**Given request:**
Below you will find a set of lines. Repeat them all exactly.

◇ ◇ ◇

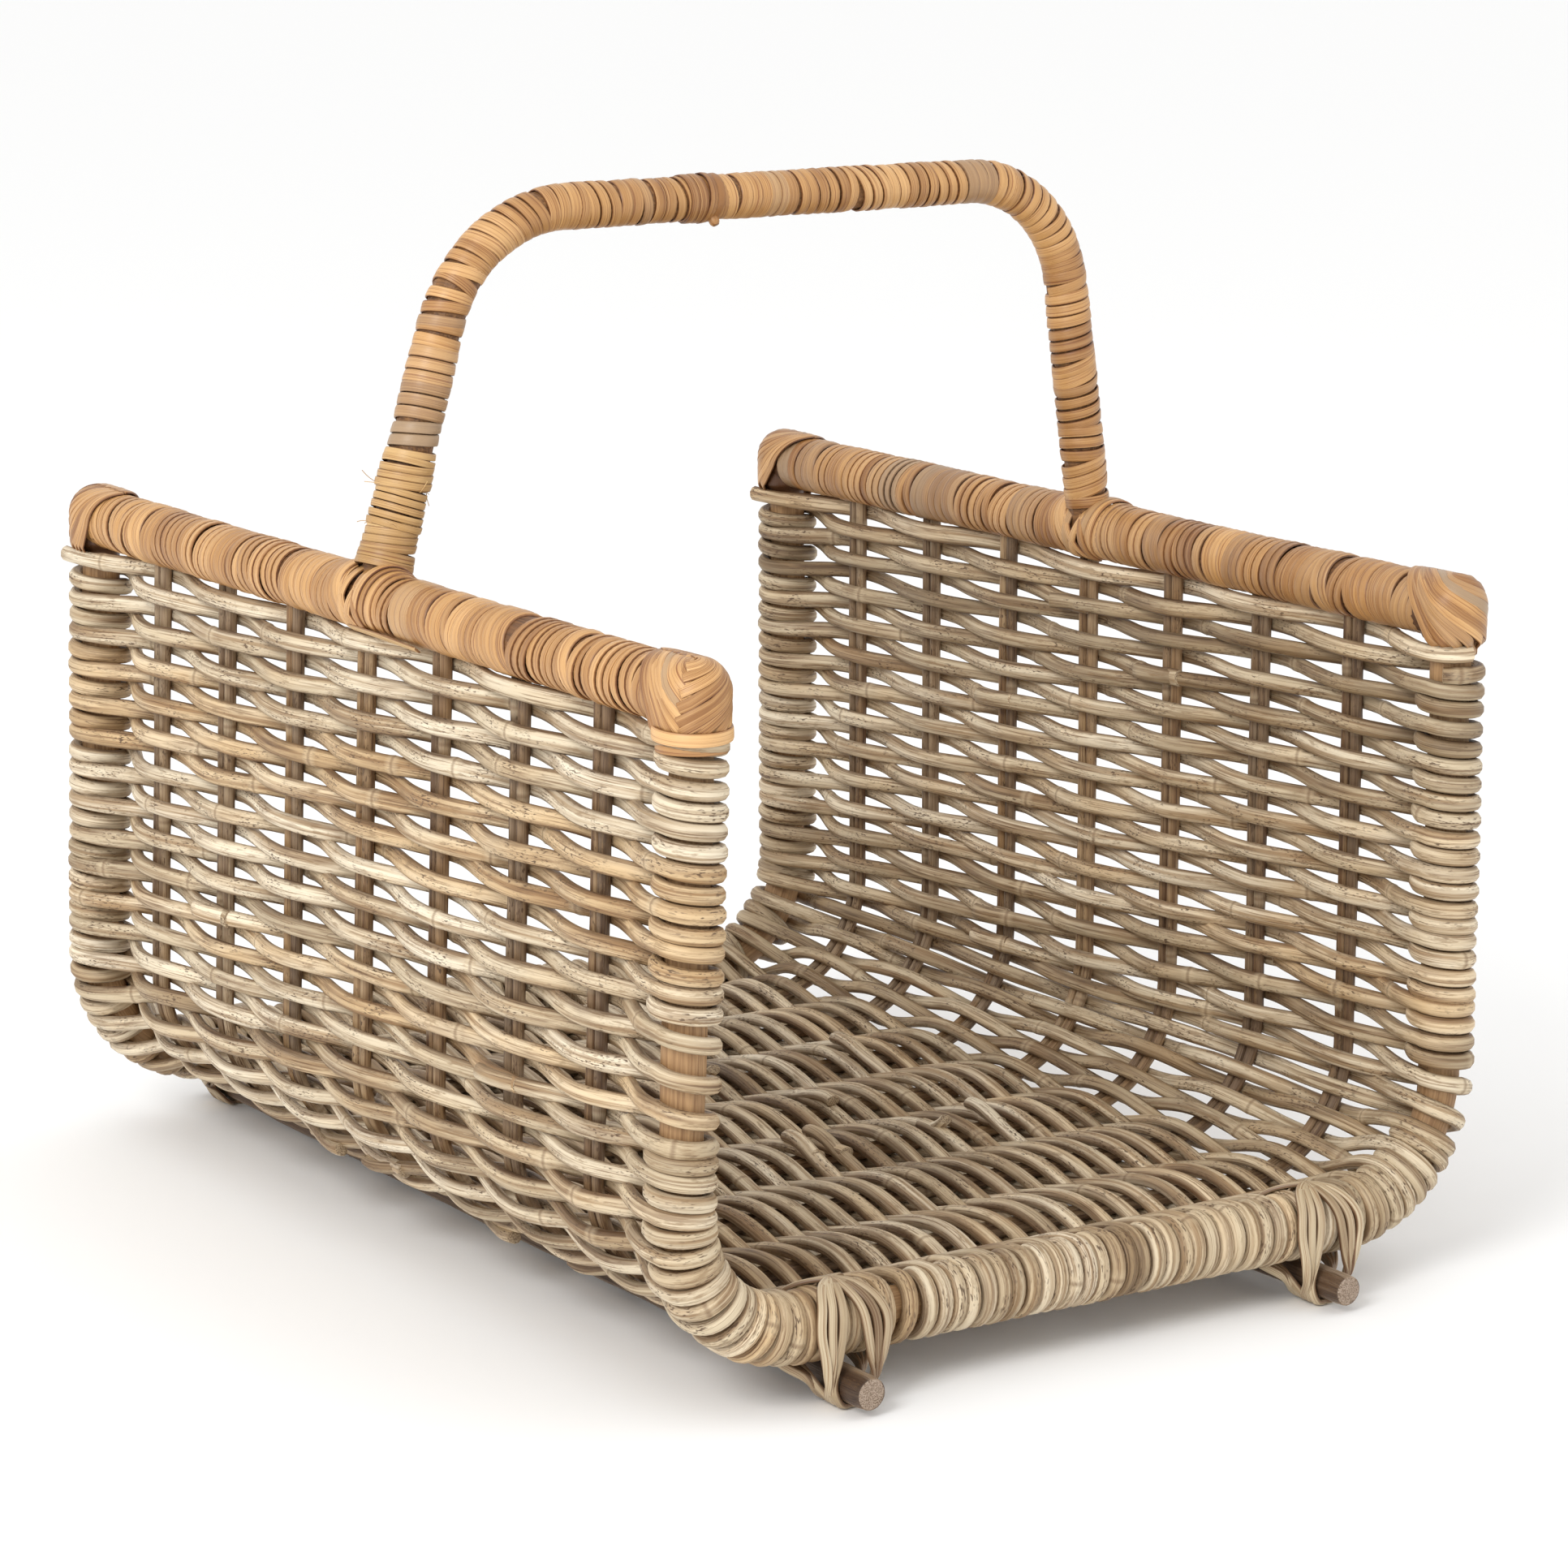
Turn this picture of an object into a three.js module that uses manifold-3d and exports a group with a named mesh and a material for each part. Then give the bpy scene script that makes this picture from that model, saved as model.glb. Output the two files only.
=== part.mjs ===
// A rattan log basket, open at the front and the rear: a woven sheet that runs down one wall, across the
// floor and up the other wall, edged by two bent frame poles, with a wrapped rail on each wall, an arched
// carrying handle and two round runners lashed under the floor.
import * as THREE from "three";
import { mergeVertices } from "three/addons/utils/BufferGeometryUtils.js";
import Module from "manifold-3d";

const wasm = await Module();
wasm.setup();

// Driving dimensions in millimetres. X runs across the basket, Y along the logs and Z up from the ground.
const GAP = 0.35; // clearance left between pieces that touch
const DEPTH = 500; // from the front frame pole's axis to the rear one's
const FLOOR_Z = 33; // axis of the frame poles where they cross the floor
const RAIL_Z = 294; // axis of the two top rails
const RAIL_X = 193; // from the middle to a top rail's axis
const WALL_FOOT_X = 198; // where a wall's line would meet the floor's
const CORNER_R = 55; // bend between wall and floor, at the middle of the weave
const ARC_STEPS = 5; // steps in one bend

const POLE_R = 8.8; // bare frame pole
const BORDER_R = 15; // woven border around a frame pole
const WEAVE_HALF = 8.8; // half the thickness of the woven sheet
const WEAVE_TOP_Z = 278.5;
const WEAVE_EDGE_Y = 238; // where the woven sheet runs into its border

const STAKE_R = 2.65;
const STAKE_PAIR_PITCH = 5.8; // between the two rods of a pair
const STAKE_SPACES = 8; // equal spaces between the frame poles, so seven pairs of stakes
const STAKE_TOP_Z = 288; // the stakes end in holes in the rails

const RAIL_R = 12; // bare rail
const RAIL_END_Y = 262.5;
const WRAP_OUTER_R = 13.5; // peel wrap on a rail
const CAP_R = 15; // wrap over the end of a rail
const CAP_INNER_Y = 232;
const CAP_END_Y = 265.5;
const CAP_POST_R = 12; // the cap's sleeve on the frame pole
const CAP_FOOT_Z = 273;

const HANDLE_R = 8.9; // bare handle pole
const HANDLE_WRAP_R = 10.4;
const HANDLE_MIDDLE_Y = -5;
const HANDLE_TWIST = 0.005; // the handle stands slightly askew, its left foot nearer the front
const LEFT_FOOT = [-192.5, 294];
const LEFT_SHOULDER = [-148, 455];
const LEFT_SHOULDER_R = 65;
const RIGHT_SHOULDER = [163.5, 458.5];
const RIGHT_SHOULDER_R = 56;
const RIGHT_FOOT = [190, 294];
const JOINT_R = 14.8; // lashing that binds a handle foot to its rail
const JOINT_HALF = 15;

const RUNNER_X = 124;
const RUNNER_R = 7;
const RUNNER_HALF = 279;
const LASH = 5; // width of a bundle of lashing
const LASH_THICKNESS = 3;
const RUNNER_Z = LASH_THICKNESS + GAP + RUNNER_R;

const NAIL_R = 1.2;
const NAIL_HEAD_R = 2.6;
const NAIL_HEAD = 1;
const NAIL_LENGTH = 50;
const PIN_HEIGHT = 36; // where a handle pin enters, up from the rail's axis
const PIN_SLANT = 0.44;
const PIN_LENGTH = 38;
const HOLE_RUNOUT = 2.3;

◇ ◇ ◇

**Exercise response:**
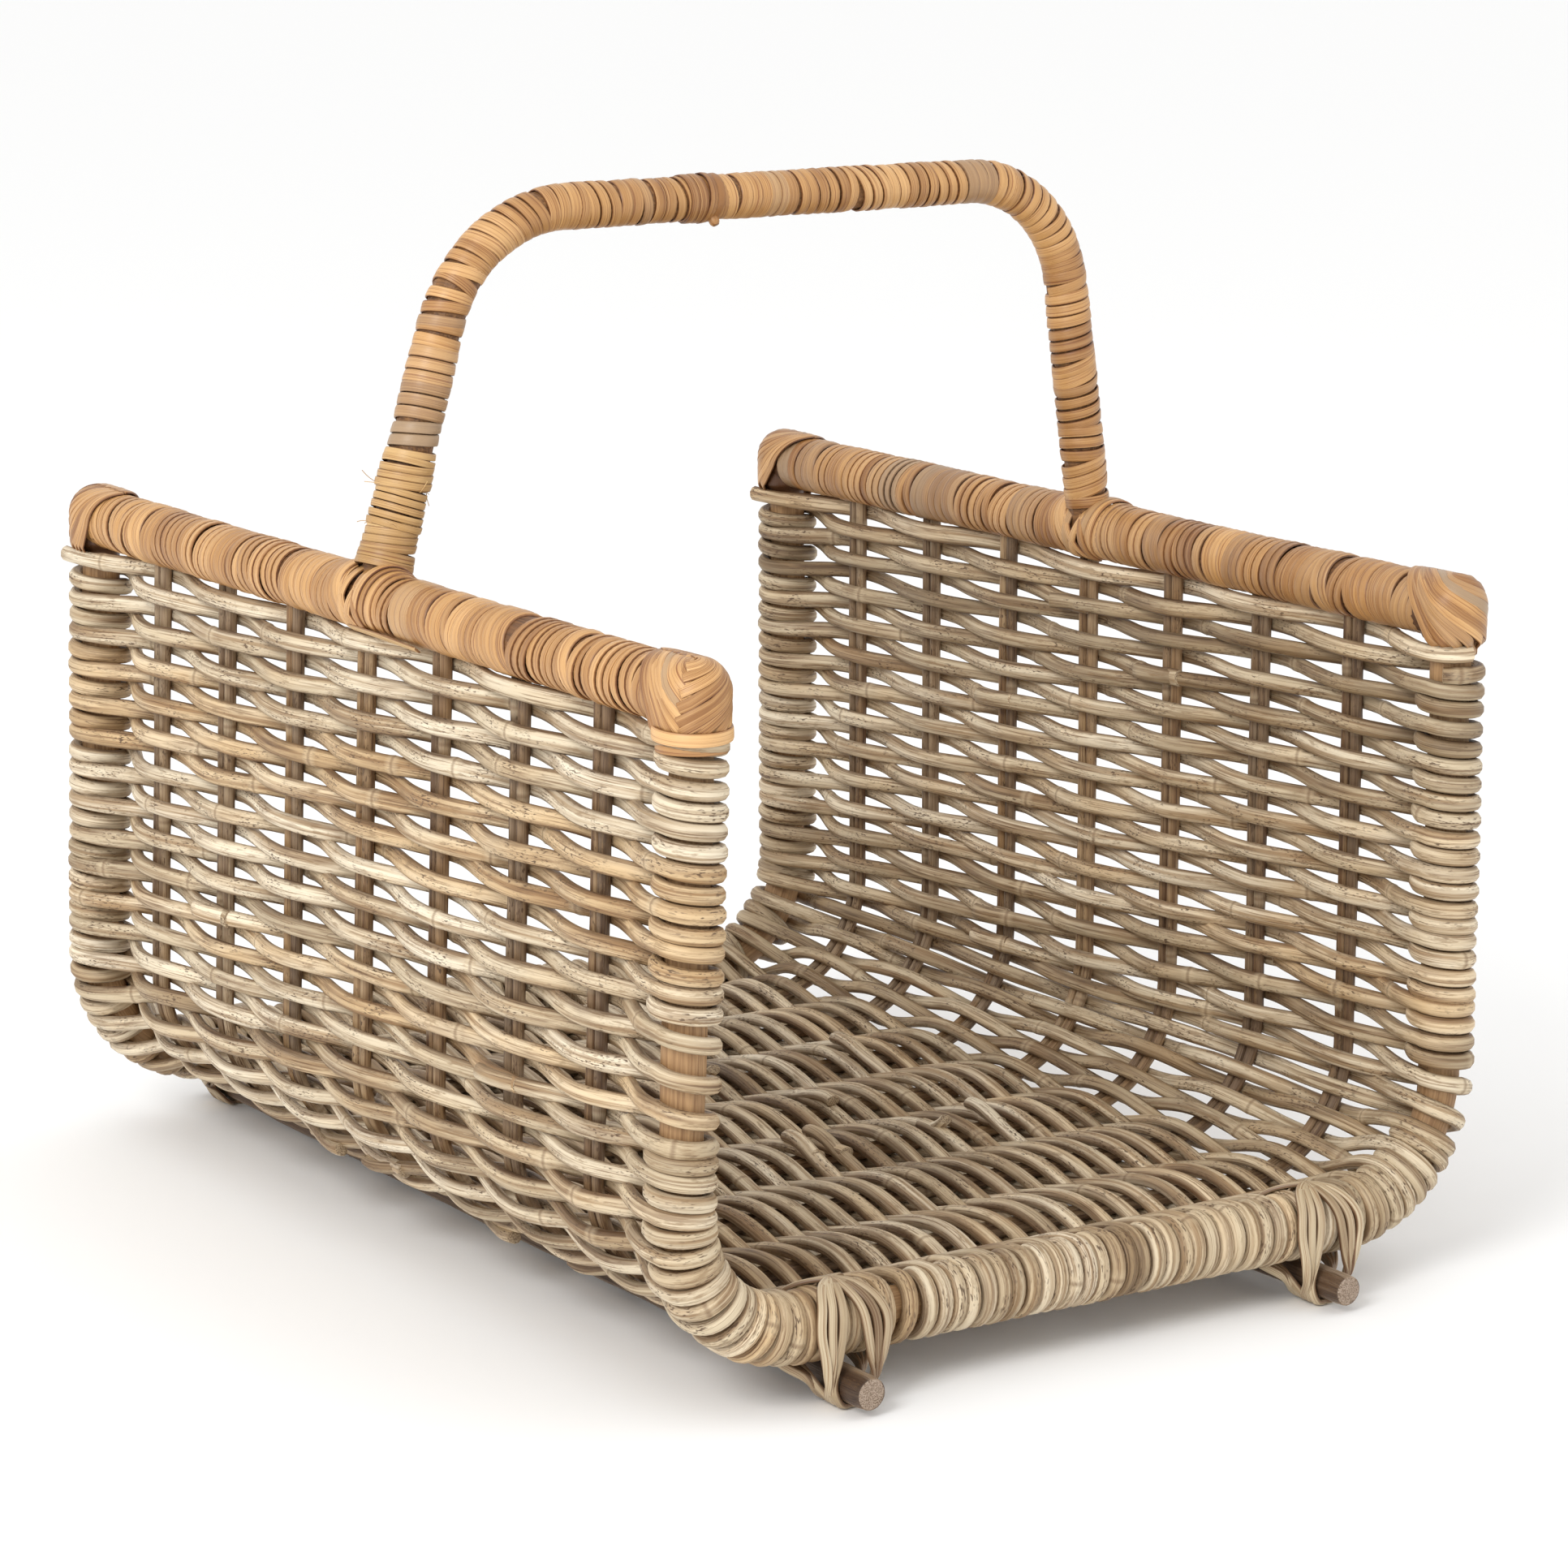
Turn this picture of an object into a three.js module that uses manifold-3d and exports a group with a named mesh and a material for each part. Then give the bpy scene script that makes this picture from that model, saved as model.glb. Output the two files only.
=== part.mjs ===
// A rattan log basket, open at the front and the rear: a woven sheet that runs down one wall, across the
// floor and up the other wall, edged by two bent frame poles, with a wrapped rail on each wall, an arched
// carrying handle and two round runners lashed under the floor.
import * as THREE from "three";
import { mergeVertices } from "three/addons/utils/BufferGeometryUtils.js";
import Module from "manifold-3d";

const wasm = await Module();
wasm.setup();

// Driving dimensions in millimetres. X runs across the basket, Y along the logs and Z up from the ground.
const GAP = 0.35; // clearance left between pieces that touch
const DEPTH = 500; // from the front frame pole's axis to the rear one's
const FLOOR_Z = 33; // axis of the frame poles where they cross the floor
const RAIL_Z = 294; // axis of the two top rails
const RAIL_X = 193; // from the middle to a top rail's axis
const WALL_FOOT_X = 198; // where a wall's line would meet the floor's
const CORNER_R = 55; // bend between wall and floor, at the middle of the weave
const ARC_STEPS = 5; // steps in one bend

const POLE_R = 8.8; // bare frame pole
const BORDER_R = 15; // woven border around a frame pole
const WEAVE_HALF = 8.8; // half the thickness of the woven sheet
const WEAVE_TOP_Z = 278.5;
const WEAVE_EDGE_Y = 238; // where the woven sheet runs into its border

const STAKE_R = 2.65;
const STAKE_PAIR_PITCH = 5.8; // between the two rods of a pair
const STAKE_SPACES = 8; // equal spaces between the frame poles, so seven pairs of stakes
const STAKE_TOP_Z = 288; // the stakes end in holes in the rails

const RAIL_R = 12; // bare rail
const RAIL_END_Y = 262.5;
const WRAP_OUTER_R = 13.5; // peel wrap on a rail
const CAP_R = 15; // wrap over the end of a rail
const CAP_INNER_Y = 232;
const CAP_END_Y = 265.5;
const CAP_POST_R = 12; // the cap's sleeve on the frame pole
const CAP_FOOT_Z = 273;

const HANDLE_R = 8.9; // bare handle pole
const HANDLE_WRAP_R = 10.4;
const HANDLE_MIDDLE_Y = -5;
const HANDLE_TWIST = 0.005; // the handle stands slightly askew, its left foot nearer the front
const LEFT_FOOT = [-192.5, 294];
const LEFT_SHOULDER = [-148, 455];
const LEFT_SHOULDER_R = 65;
const RIGHT_SHOULDER = [163.5, 458.5];
const RIGHT_SHOULDER_R = 56;
const RIGHT_FOOT = [190, 294];
const JOINT_R = 14.8; // lashing that binds a handle foot to its rail
const JOINT_HALF = 15;

const RUNNER_X = 124;
const RUNNER_R = 7;
const RUNNER_HALF = 279;
const LASH = 5; // width of a bundle of lashing
const LASH_THICKNESS = 3;
const RUNNER_Z = LASH_THICKNESS + GAP + RUNNER_R;

const NAIL_R = 1.2;
const NAIL_HEAD_R = 2.6;
const NAIL_HEAD = 1;
const NAIL_LENGTH = 50;
const PIN_HEIGHT = 36; // where a handle pin enters, up from the rail's axis
const PIN_SLANT = 0.44;
const PIN_LENGTH = 38;
const HOLE_RUNOUT = 2.3;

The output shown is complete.